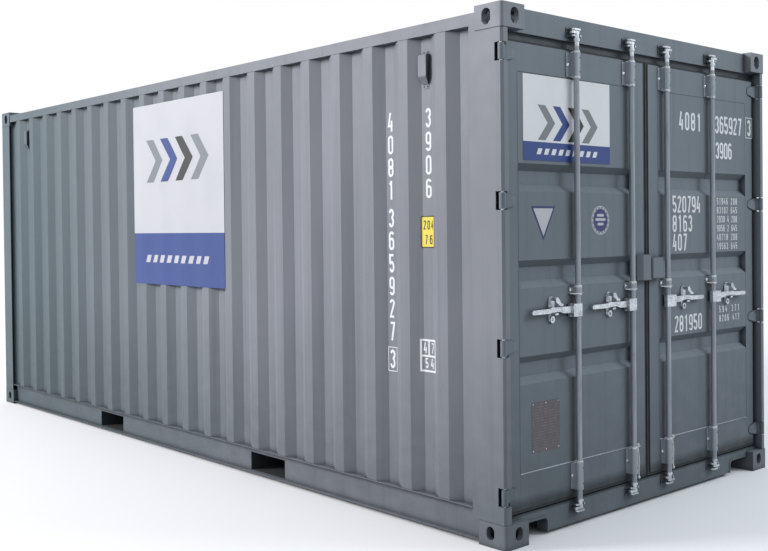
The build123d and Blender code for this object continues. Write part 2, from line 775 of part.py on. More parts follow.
def tie_rope(bar):
    """Short rope that hangs through a hole in a bottom bracket, beside the bar."""
    y = bar + ROPE_OUT
    with BuildPart() as rope:
        with BuildLine() as route:
            rope_route([
                (ROPE_X, y, BRACKETS[2][1] + 2), (ROPE_X, y + 0.2, 300), (3003, y + 5, 262),
                (2999, y + 7, 205), (3001, y + 4, 154)])
        with BuildSketch(Plane(origin=route.line @ 0, z_dir=route.line % 0)):
            Circle(ROPE_R)
        sweep()
    return rope


def locking_bar(number):
    """One bar: tube with collars, two cams and the forged handle hub."""
    y = BAR_Y[number]
    way = -1 if y < 0 else 1
    low = CAM_LOW + CAM_THICK + TINY_GAP
    high = CAM_HIGH - TINY_GAP
    nose = 8
    cam = [
        (10 - CAM_R, -1 - BAR_R), (CAM_REACH - nose, -CAM_HALF), (CAM_REACH, nose - CAM_HALF),
        (CAM_REACH, CAM_HALF - nose), (CAM_REACH - nose, CAM_HALF), (10 - CAM_R, 1 + BAR_R),
        (-1 - BAR_R, CAM_R - 11), (-1 - BAR_R, 11 - CAM_R)]
    with BuildPart() as bar:
        with Locations((BAR_X, y, (low + high) / 2)):
            Cylinder(BAR_R, high - low)
        for z0, z1 in ((130, 142), (2466, 2480)):
            with Locations((BAR_X, y, (z0 + z1) / 2)):
                Cylinder(COLLAR_R, z1 - z0)
        for z0 in (CAM_LOW, CAM_HIGH):
            plan_prism([(BAR_X + v, y + way * u) for u, v in cam], z0, z0 + CAM_THICK)
    with BuildPart() as whole:
        add(bar.part)
        add(handle_hub(y, way).part)
    return whole


def handle_hub(y, way):
    """Forged clevis clamped round the bar, with the pin of the handle."""
    back = 18
    front = 18.5
    far = -19
    slot = LEVER_THICK / 2 + 1
    outline = [
        (far, -10), (far + 8, -back), (HUB_REACH, -back), (HUB_REACH, front),
        (far + 8, front), (far, 10)]
    with BuildPart() as hub:
        plan_prism([(BAR_X + v, y + way * u) for u, v in outline], HUB_LOW, HUB_HIGH)
        block(
            BAR_X - slot, BAR_X + slot, y + way * 23, y + way * (HUB_REACH + 1),
            HUB_LOW, HUB_HIGH, mode=Mode.SUBTRACT)
        with Locations((BAR_X, y, (HUB_LOW + HUB_HIGH) / 2)):
            Cylinder(BAR_R + TINY_GAP, HUB_HIGH - HUB_LOW, mode=Mode.SUBTRACT)
        with BuildSketch(face_plane(BAR_X - slot - 1, y + way * PIVOT, PIVOT_Z)) as pin:
            Circle(PIVOT_R)
        extrude(pin.sketch, amount=2 * (slot + 1))
    return hub


def bar_handle(number):
    """Flat handle that turns on the hub pin and points away from the centre."""
    y = BAR_Y[number]
    way = -1 if y < 0 else 1
    drop = 5
    tip = 8
    eye = 12
    grip = CATCH + 38
    outline = [
        (PIVOT, LEVER_LOW - 12), (CATCH - 62, LEVER_LOW - 9), (CATCH - 34, LEVER_LOW),
        (CATCH + 24, LEVER_LOW), (grip, LEVER_LOW - drop), (LEVER_END - tip, LEVER_LOW - drop),
        (LEVER_END, LEVER_LOW - drop + tip), (LEVER_END, LEVER_HIGH - drop - tip - 2),
        (LEVER_END - tip, LEVER_HIGH - drop - 2), (grip, LEVER_HIGH - drop),
        (CATCH + 24, LEVER_HIGH), (PIVOT, LEVER_HIGH - 2)]
    with BuildPart() as handle:
        with BuildSketch(face_plane(BAR_X - LEVER_THICK / 2)) as side_view:
            with BuildLine():
                Polyline(*[(y + way * a, b) for a, b in outline], close=True)
            make_face()
            with Locations((y + way * PIVOT, PIVOT_Z)):
                Circle(eye)
                Circle(PIVOT_R + PIVOT_PLAY, mode=Mode.SUBTRACT)
        extrude(side_view.sketch, amount=LEVER_THICK)
    return handle


def keepers(top):
    """Four cam keepers: a back plate, a forked jaw and a plain jaw each."""
    if top:
        plate = (2484, 2535)
        fork = 2489
        plain = 2521
    else:
        plate = (75, 125)
        fork = 112
        plain = 80
    back = DOOR_FACE + KEEPER_PLATE
    root = back + TINY_GAP
    slot = KEEPER_SLOT / 2
    half = KEEPER_JAW
    nose = 9
    whole = [
        (root, -half - 6), (KEEPER_FRONT - nose, -half), (KEEPER_FRONT, nose - half),
        (KEEPER_FRONT, half - nose), (KEEPER_FRONT - nose, half), (root, half + 6)]
    prong = [
        (root, slot), (KEEPER_FRONT, slot), (KEEPER_FRONT, half - nose / 2),
        (KEEPER_FRONT - nose, half), (root, half + 6)]
    with BuildPart() as set_of_four:
        for y in BAR_Y:
            block(DOOR_FACE, back, y - KEEPER_HALF, y + KEEPER_HALF, plate[0], plate[1])
            plan_prism([(x, y + v) for x, v in whole], plain, plain + JAW)
            for way in (-1, 1):
                plan_prism([(x, y + way * v) for x, v in prong], fork, fork + JAW)
    return set_of_four


def side_vents():
    """Four covered vents in the side wall hollows."""
    wide = 50
    high = 195
    back = SIDE_INNER_Y + 9
    front = back + 22
    groove = 9
    margin = 8
    with BuildPart() as vents:
        for side in (LEFT, RIGHT):
            for x, low in ((2471, 2237), (-2533, 2226)):
                block(x - wide, x + wide, side * back, side * front, low, low + high)
                for step in range(3):
                    z = low + 22 + step * 58
                    block(
                        x - wide + margin, x + wide - margin, side * front,
                        side * (front - 7), z, z + groove, mode=Mode.SUBTRACT)
    return vents


rear_top_castings = castings(1, True)
rear_top_castings.part.label = "rear_top_castings"
export_step(rear_top_castings.part, "parts/rear_top_castings.step")

rear_bottom_castings = castings(1, False)
rear_bottom_castings.part.label = "rear_bottom_castings"
export_step(rear_bottom_castings.part, "parts/rear_bottom_castings.step")

front_top_castings = castings(-1, True)
front_top_castings.part.label = "front_top_castings"
export_step(front_top_castings.part, "parts/front_top_castings.step")

front_bottom_castings = castings(-1, False)
front_bottom_castings.part.label = "front_bottom_castings"
export_step(front_bottom_castings.part, "parts/front_bottom_castings.step")

rear_left_post = rear_post(LEFT)
rear_left_post.part.label = "rear_left_post"
export_step(rear_left_post.part, "parts/rear_left_post.step")

rear_right_post = rear_post(RIGHT)
rear_right_post.part.label = "rear_right_post"
export_step(rear_right_post.part, "parts/rear_right_post.step")

post_hinge_pins = hinge_pins()
post_hinge_pins.part.label = "hinge_pins"
export_step(post_hinge_pins.part, "parts/hinge_pins.step")

front_corner_posts = front_posts()
front_corner_posts.part.label = "front_posts"
export_step(front_corner_posts.part, "parts/front_posts.step")

top_rails = top_side_rails()
top_rails.part.label = "top_side_rails"
export_step(top_rails.part, "parts/top_side_rails.step")

bottom_rails = bottom_side_rails()
bottom_rails.part.label = "bottom_side_rails"
export_step(bottom_rails.part, "parts/bottom_side_rails.step")

header_beam = door_header()
header_beam.part.label = "door_header"
export_step(header_beam.part, "parts/door_header.step")

sill_beam = door_sill()
sill_beam.part.label = "door_sill"
export_step(sill_beam.part, "parts/door_sill.step")

front_rails = front_end_rails()
front_rails.part.label = "front_end_rails"
export_step(front_rails.part, "parts/front_end_rails.step")

left_side_wall = side_wall(LEFT)
left_side_wall.part.label = "left_side_wall"
export_step(left_side_wall.part, "parts/left_side_wall.step")

right_side_wall = side_wall(RIGHT)
right_side_wall.part.label = "right_side_wall"
export_step(right_side_wall.part, "parts/right_side_wall.step")

front_end_wall = front_wall()
front_end_wall.part.label = "front_wall"
export_step(front_end_wall.part, "parts/front_wall.step")

roof_sheet = roof_panel()
roof_sheet.part.label = "roof_panel"
export_step(roof_sheet.part, "parts/roof_panel.step")

floor_channels = cross_members()
floor_channels.part.label = "cross_members"
export_step(floor_channels.part, "parts/cross_members.step")

pocket_plates = fork_pockets()
pocket_plates.part.label = "fork_pockets"
export_step(pocket_plates.part, "parts/fork_pockets.step")

floor_panels = floor_boards()
floor_panels.part.label = "floor_boards"
export_step(floor_panels.part, "parts/floor_boards.step")

top_keepers = keepers(True)
top_keepers.part.label = "top_keepers"
export_step(top_keepers.part, "parts/top_keepers.step")

bottom_keepers = keepers(False)
bottom_keepers.part.label = "bottom_keepers"
export_step(bottom_keepers.part, "parts/bottom_keepers.step")

wall_vents = side_vents()
wall_vents.part.label = "side_vents"
export_step(wall_vents.part, "parts/side_vents.step")

left_door_frame = door_frame(LEFT)
left_door_frame.part.label = "left_door_frame"
export_step(left_door_frame.part, "parts/left_door_frame.step")

left_door_panel = door_panel(LEFT)
left_door_panel.part.label = "left_door_panel"
export_step(left_door_panel.part, "parts/left_door_panel.step")

left_door_gasket = door_gasket(LEFT)
left_door_gasket.part.label = "left_door_gasket"
export_step(left_door_gasket.part, "parts/left_door_gasket.step")

left_door_hinges = door_hinges(LEFT)
left_door_hinges.part.label = "left_door_hinges"
export_step(left_door_hinges.part, "parts/left_door_hinges.step")

left_lock_box = lock_box(LEFT)
left_lock_box.part.label = "left_lock_box"
export_step(left_lock_box.part, "parts/left_lock_box.step")

left_bar_brackets = bar_brackets(LEFT)
left_bar_brackets.part.label = "left_bar_brackets"
export_step(left_bar_brackets.part, "parts/left_bar_brackets.step")

left_handle_catches = handle_catches(LEFT)
left_handle_catches.part.label = "left_handle_catches"
export_step(left_handle_catches.part, "parts/left_handle_catches.step")

right_door_frame = door_frame(RIGHT)
right_door_frame.part.label = "right_door_frame"
export_step(right_door_frame.part, "parts/right_door_frame.step")

right_door_panel = door_panel(RIGHT)
right_door_panel.part.label = "right_door_panel"
export_step(right_door_panel.part, "parts/right_door_panel.step")

right_door_gasket = door_gasket(RIGHT)
right_door_gasket.part.label = "right_door_gasket"
export_step(right_door_gasket.part, "parts/right_door_gasket.step")

right_door_hinges = door_hinges(RIGHT)
right_door_hinges.part.label = "right_door_hinges"
export_step(right_door_hinges.part, "parts/right_door_hinges.step")

right_lock_box = lock_box(RIGHT)
right_lock_box.part.label = "right_lock_box"
export_step(right_lock_box.part, "parts/right_lock_box.step")

right_bar_brackets = bar_brackets(RIGHT)
right_bar_brackets.part.label = "right_bar_brackets"
export_step(right_bar_brackets.part, "parts/right_bar_brackets.step")

right_handle_catches = handle_catches(RIGHT)
right_handle_catches.part.label = "right_handle_catches"
export_step(right_handle_catches.part, "parts/right_handle_catches.step")

left_tie_rope = tie_rope(BAR_Y[1])
left_tie_rope.part.label = "left_tie_rope"
export_step(left_tie_rope.part, "parts/left_tie_rope.step")

right_tie_rope = tie_rope(BAR_Y[2])
right_tie_rope.part.label = "right_tie_rope"
export_step(right_tie_rope.part, "parts/right_tie_rope.step")

locking_bar_1 = locking_bar(0)
locking_bar_1.part.label = "locking_bar_1"
export_step(locking_bar_1.part, "parts/locking_bar_1.step")

locking_bar_2 = locking_bar(1)
locking_bar_2.part.label = "locking_bar_2"
export_step(locking_bar_2.part, "parts/locking_bar_2.step")

locking_bar_3 = locking_bar(2)
locking_bar_3.part.label = "locking_bar_3"
export_step(locking_bar_3.part, "parts/locking_bar_3.step")

locking_bar_4 = locking_bar(3)
locking_bar_4.part.label = "locking_bar_4"
export_step(locking_bar_4.part, "parts/locking_bar_4.step")

bar_handle_1 = bar_handle(0)
bar_handle_1.part.label = "bar_handle_1"
export_step(bar_handle_1.part, "parts/bar_handle_1.step")

bar_handle_2 = bar_handle(1)
bar_handle_2.part.label = "bar_handle_2"
export_step(bar_handle_2.part, "parts/bar_handle_2.step")

bar_handle_3 = bar_handle(2)
bar_handle_3.part.label = "bar_handle_3"
export_step(bar_handle_3.part, "parts/bar_handle_3.step")

bar_handle_4 = bar_handle(3)
bar_handle_4.part.label = "bar_handle_4"
export_step(bar_handle_4.part, "parts/bar_handle_4.step")
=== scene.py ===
# %% [markdown]
# # A freight container, dressed in Blender
#
# The steel box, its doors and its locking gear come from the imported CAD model, which
# stays as it is. Here each surface gets its finish, and the small things are added that
# are too fine for the CAD model: rivets, weld beads, painted digits and vinyl signs.

import json
import math

import bmesh
import bpy
from mathutils import Matrix, Vector


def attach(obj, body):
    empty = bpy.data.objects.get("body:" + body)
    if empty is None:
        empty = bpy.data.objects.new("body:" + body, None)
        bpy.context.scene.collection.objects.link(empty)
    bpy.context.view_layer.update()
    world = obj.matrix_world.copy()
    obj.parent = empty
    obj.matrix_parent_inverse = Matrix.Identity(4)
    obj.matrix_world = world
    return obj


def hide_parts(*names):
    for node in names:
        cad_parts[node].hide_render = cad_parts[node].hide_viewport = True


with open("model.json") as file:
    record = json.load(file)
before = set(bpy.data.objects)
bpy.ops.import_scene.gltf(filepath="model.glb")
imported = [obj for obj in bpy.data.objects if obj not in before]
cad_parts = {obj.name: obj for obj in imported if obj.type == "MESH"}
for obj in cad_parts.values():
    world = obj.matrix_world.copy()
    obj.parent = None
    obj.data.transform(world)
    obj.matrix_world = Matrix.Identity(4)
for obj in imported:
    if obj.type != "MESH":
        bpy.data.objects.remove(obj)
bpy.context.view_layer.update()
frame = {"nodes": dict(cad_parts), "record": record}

# %% [markdown]
# ## Units and colours
#
# Drawings of a container are in millimetres and Blender works in metres, so one helper
# turns the first into the second. Colours are written as sRGB hex values, as a paint
# chart gives them, and another helper makes them linear for the shaders.

# %% Helpers for units and colours
MM = 0.001


def mm(*values):
    """Millimetres to metres, as a vector or a single number."""
    scaled = [value * MM for value in values]
    return scaled[0] if len(scaled) == 1 else Vector(scaled)


def hex_colour(code):
    """An sRGB hex colour as the linear value a shader takes."""
    channels = [int(code[i:i + 2], 16) / 255 for i in (1, 3, 5)]
    linear = [c / 12.92 if c <= 0.04045 else ((c + 0.055) / 1.055) ** 2.4 for c in channels]
    return (*linear, 1.0)


print("middle grey, linear:", [round(c, 3) for c in hex_colour("#808080")])

# %% [markdown]
# ## The camera
#
# The picture was taken about three metres past the door end and three and a half out
# from the long side, a little lower than a standing person's eye. The camera's
# place was worked out from the container's own corners, which have known distances. The
# small shift stands for a picture that was cut out of a larger one.

# %% Camera
CAMERA_PLACE = mm(6277, -4810, 1533)
CAMERA_AZIMUTH = math.radians(47.46)
CAMERA_RISE = math.radians(0.79)
CAMERA_ROLL = math.radians(-0.59)
PICTURE_WIDE = 768
PICTURE_HIGH = 551
FOCAL_PIXELS = 1029.3
CENTRE_U = 407.6
CENTRE_V = 241.6
SENSOR_WIDE = 36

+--

(GOAL) Print exactly the run of lines that starts at the line with "bar_handle_2 = bar_handle(1)" and ends at the line with "from mathutils import Matrix, Vector". Leave out every other line.

(EXERCISE OUTPUT)
bar_handle_2 = bar_handle(1)
bar_handle_2.part.label = "bar_handle_2"
export_step(bar_handle_2.part, "parts/bar_handle_2.step")

bar_handle_3 = bar_handle(2)
bar_handle_3.part.label = "bar_handle_3"
export_step(bar_handle_3.part, "parts/bar_handle_3.step")

bar_handle_4 = bar_handle(3)
bar_handle_4.part.label = "bar_handle_4"
export_step(bar_handle_4.part, "parts/bar_handle_4.step")
=== scene.py ===
# %% [markdown]
# # A freight container, dressed in Blender
#
# The steel box, its doors and its locking gear come from the imported CAD model, which
# stays as it is. Here each surface gets its finish, and the small things are added that
# are too fine for the CAD model: rivets, weld beads, painted digits and vinyl signs.

import json
import math

import bmesh
import bpy
from mathutils import Matrix, Vector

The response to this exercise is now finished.